Seth Goldwasser Published in Philosophy of Science and Philosophical Psychology

"Finding Normality in Abnormality: On the Ascription of Normal Functions to Cancer" Philosophy of Science (2023)

Abstract: Cancer biologists ascribe normal functions to parts of cancer. Normal functions are activities that parts of systems are in some minimal sense supposed to perform. Goldwasser argues that cancer biologists’ finding normality within the abnormality of cancer poses difficulties for two main approaches to normal function. One approach claims that normal functions are activities for which parts are selected. However, some parts of cancers that have normal functions aren’t selected to perform them. The other approach claims that normal functions are part-activities that (typically) contribute to the survival or reproduction of the relevant system. However, cancers are too heterogeneous to establish what (typically) contributes to their progression across a type.

"Trusting Traumatic Memory: Considerations from Memory Science" Philosophy of Science (2023)

Co-authored with Alison Springle (Professor at the University of Miami) and Rebecca Dreier 

Abstract: Court cases involving sexual assault and police violence rely heavily on victim testimony. We consider what we call the “Traumatic Untrustworthiness Argument (TUA)” according to which we should be skeptical about victim testimony because people are particularly liable to misremember traumatic events. The TUA is not obviously based in mere distrust of women, people of color, disabled people, poor people, etc. Rather, it seeks to justify skepticism on epistemic and empirical grounds. We consider how the TUA might appeal to the psychology and neuroscience of memory for empirical support. However, we argue that neither support the TUA.

"Trauma, Trust, & Competent Testimony" Philosophical Psychology (2023).

Co-authored with Alison Springle (Professor at University of Miami)
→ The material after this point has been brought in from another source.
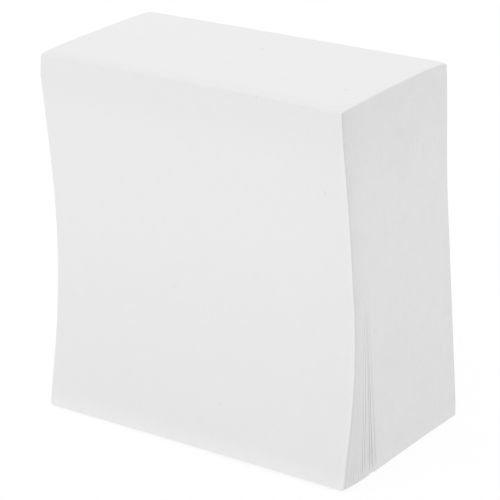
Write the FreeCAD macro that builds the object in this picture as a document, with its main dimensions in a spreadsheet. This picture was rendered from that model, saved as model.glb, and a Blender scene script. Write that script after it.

Abstract: Public discourse implicitly appeals to what we call the “Traumatic Untrustworthiness Argument” (TUA). To motivate, articulate, and assess the TUA, we appeal to Hawley’s (2019) commitment account of trust and trustworthiness. On Hawley’s account, being trustworthy consists in the successful avoidance of unfulfilled commitments and involves three components: the actual avoidance of unfulfilled commitments, sincerity in one’s taking on elective commitments, and competence in fulfilling commitments one has incurred. In contexts of testimony, what’s at issue is the speaker’s competence and sincere intention to speak truthfully. The TUA targets trauma victims’ competence rather than their sincerity. According to the TUA, empirical evidence shows that trauma undermines victims’ trustworthiness with regard to speaking truthfully about their trauma by undermining their competence to remember the relevant event. We argue that what the evidence shows is rather that remembering traumatic events involves a distinct “mode of manifesting” the competence to remember particular events from the personal past. Trauma victims are competent to speak truthfully about their trauma and ought to be trusted at least with regard to the central details of the event. By suggesting otherwise, the TUA threatens an insidious form of epistemic injustice which Hawley’s account helps us locate.